# [Given task]
Write the data out again, exactly as given.

# [Data provided]

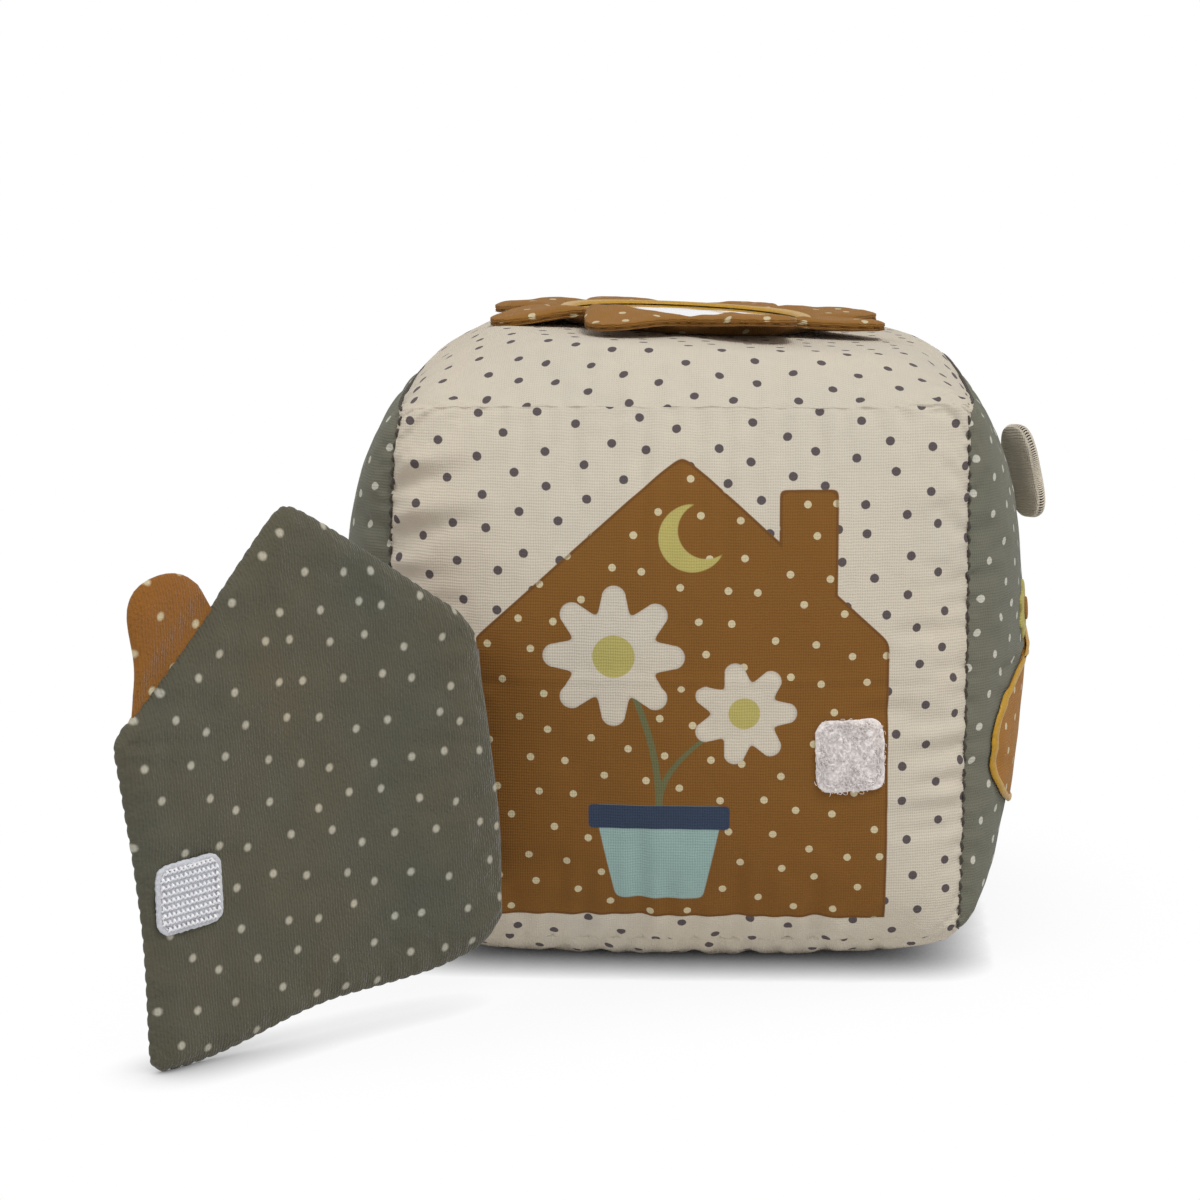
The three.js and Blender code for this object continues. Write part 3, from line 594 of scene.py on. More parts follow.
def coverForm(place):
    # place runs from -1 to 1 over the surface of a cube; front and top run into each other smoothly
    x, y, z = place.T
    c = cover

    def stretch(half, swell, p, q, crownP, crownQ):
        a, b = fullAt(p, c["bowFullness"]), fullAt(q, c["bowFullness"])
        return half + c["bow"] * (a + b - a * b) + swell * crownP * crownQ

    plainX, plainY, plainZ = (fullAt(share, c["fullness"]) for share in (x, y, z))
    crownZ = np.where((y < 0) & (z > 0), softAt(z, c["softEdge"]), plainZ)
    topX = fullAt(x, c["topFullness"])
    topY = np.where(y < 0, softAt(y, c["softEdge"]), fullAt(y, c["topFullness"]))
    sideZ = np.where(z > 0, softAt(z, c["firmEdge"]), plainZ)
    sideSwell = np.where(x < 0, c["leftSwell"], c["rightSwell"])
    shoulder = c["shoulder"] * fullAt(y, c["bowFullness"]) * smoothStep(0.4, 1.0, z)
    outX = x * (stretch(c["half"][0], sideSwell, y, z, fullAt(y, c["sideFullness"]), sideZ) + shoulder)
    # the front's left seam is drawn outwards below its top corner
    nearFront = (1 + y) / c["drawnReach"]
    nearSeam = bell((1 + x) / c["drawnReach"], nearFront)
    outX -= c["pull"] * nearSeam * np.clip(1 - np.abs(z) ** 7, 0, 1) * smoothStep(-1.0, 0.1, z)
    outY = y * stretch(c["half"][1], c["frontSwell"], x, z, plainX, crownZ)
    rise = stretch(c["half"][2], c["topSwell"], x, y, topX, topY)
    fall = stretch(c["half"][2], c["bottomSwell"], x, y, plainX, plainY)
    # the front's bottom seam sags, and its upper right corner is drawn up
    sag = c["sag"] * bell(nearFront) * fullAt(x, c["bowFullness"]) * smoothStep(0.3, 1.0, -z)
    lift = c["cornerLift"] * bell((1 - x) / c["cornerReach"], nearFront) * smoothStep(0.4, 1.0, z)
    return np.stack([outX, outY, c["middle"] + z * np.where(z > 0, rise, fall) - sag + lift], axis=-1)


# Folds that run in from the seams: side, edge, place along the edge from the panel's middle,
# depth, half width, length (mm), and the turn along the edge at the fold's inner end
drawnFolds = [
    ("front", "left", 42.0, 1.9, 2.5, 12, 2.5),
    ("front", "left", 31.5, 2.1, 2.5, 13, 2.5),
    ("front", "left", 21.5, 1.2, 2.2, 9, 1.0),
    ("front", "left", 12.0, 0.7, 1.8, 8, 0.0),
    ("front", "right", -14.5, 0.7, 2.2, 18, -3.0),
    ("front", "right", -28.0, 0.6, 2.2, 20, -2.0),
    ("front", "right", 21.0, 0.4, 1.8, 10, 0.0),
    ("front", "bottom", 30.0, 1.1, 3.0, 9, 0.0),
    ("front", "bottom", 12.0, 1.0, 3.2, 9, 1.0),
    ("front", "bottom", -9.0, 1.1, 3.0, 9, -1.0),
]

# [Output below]
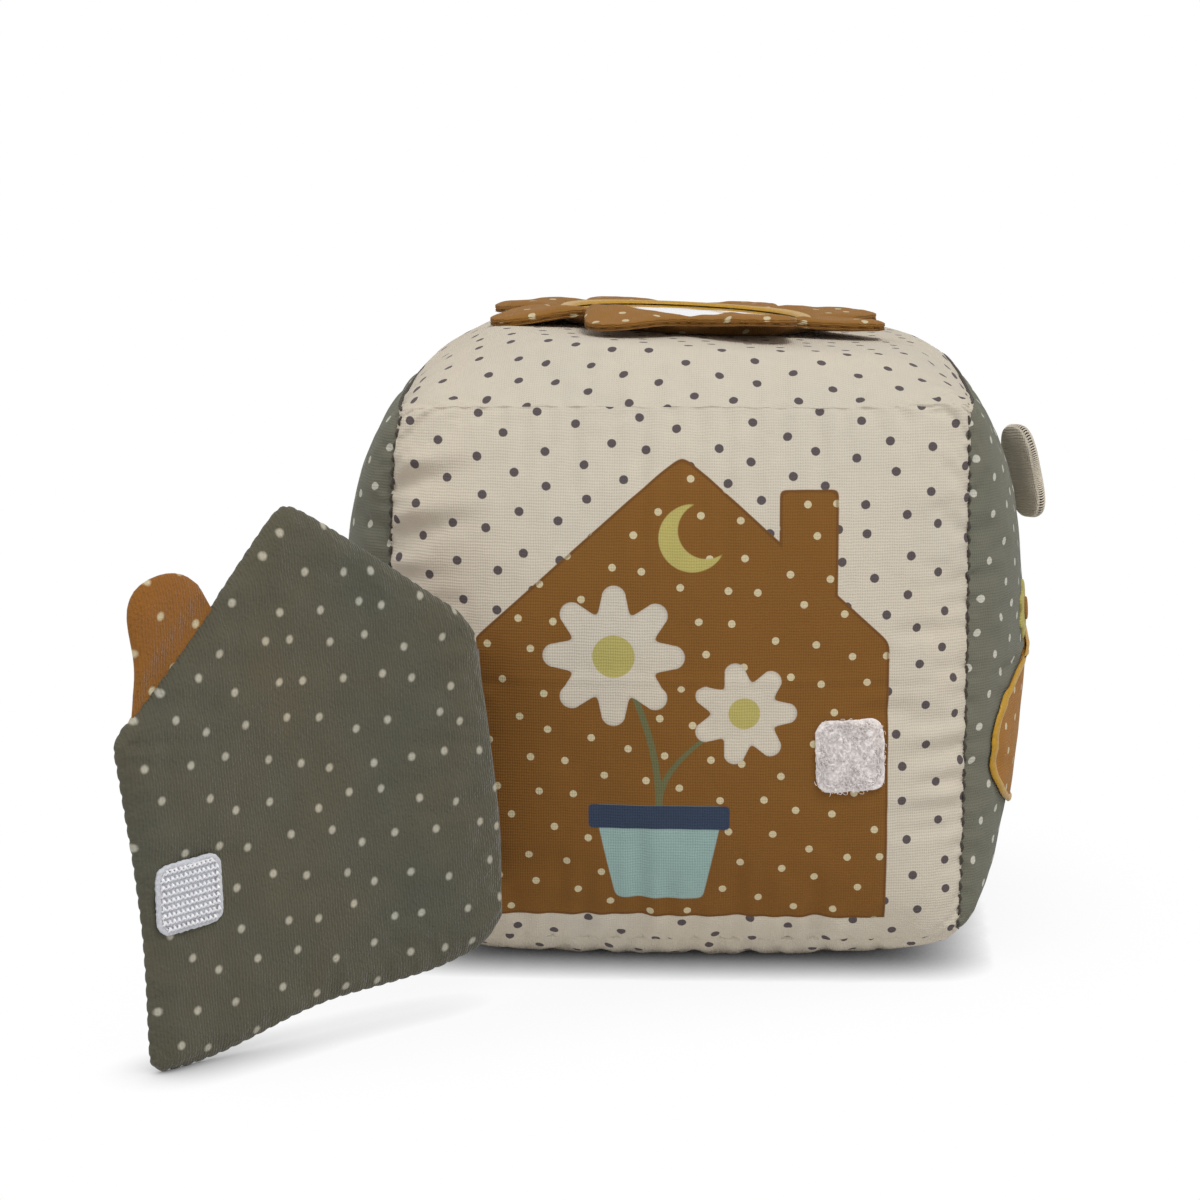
The three.js and Blender code for this object continues. Write part 3, from line 594 of scene.py on. More parts follow.
def coverForm(place):
    # place runs from -1 to 1 over the surface of a cube; front and top run into each other smoothly
    x, y, z = place.T
    c = cover

    def stretch(half, swell, p, q, crownP, crownQ):
        a, b = fullAt(p, c["bowFullness"]), fullAt(q, c["bowFullness"])
        return half + c["bow"] * (a + b - a * b) + swell * crownP * crownQ

    plainX, plainY, plainZ = (fullAt(share, c["fullness"]) for share in (x, y, z))
    crownZ = np.where((y < 0) & (z > 0), softAt(z, c["softEdge"]), plainZ)
    topX = fullAt(x, c["topFullness"])
    topY = np.where(y < 0, softAt(y, c["softEdge"]), fullAt(y, c["topFullness"]))
    sideZ = np.where(z > 0, softAt(z, c["firmEdge"]), plainZ)
    sideSwell = np.where(x < 0, c["leftSwell"], c["rightSwell"])
    shoulder = c["shoulder"] * fullAt(y, c["bowFullness"]) * smoothStep(0.4, 1.0, z)
    outX = x * (stretch(c["half"][0], sideSwell, y, z, fullAt(y, c["sideFullness"]), sideZ) + shoulder)
    # the front's left seam is drawn outwards below its top corner
    nearFront = (1 + y) / c["drawnReach"]
    nearSeam = bell((1 + x) / c["drawnReach"], nearFront)
    outX -= c["pull"] * nearSeam * np.clip(1 - np.abs(z) ** 7, 0, 1) * smoothStep(-1.0, 0.1, z)
    outY = y * stretch(c["half"][1], c["frontSwell"], x, z, plainX, crownZ)
    rise = stretch(c["half"][2], c["topSwell"], x, y, topX, topY)
    fall = stretch(c["half"][2], c["bottomSwell"], x, y, plainX, plainY)
    # the front's bottom seam sags, and its upper right corner is drawn up
    sag = c["sag"] * bell(nearFront) * fullAt(x, c["bowFullness"]) * smoothStep(0.3, 1.0, -z)
    lift = c["cornerLift"] * bell((1 - x) / c["cornerReach"], nearFront) * smoothStep(0.4, 1.0, z)
    return np.stack([outX, outY, c["middle"] + z * np.where(z > 0, rise, fall) - sag + lift], axis=-1)


# Folds that run in from the seams: side, edge, place along the edge from the panel's middle,
# depth, half width, length (mm), and the turn along the edge at the fold's inner end
drawnFolds = [
    ("front", "left", 42.0, 1.9, 2.5, 12, 2.5),
    ("front", "left", 31.5, 2.1, 2.5, 13, 2.5),
    ("front", "left", 21.5, 1.2, 2.2, 9, 1.0),
    ("front", "left", 12.0, 0.7, 1.8, 8, 0.0),
    ("front", "right", -14.5, 0.7, 2.2, 18, -3.0),
    ("front", "right", -28.0, 0.6, 2.2, 20, -2.0),
    ("front", "right", 21.0, 0.4, 1.8, 10, 0.0),
    ("front", "bottom", 30.0, 1.1, 3.0, 9, 0.0),
    ("front", "bottom", 12.0, 1.0, 3.2, 9, 1.0),
    ("front", "bottom", -9.0, 1.1, 3.0, 9, -1.0),
]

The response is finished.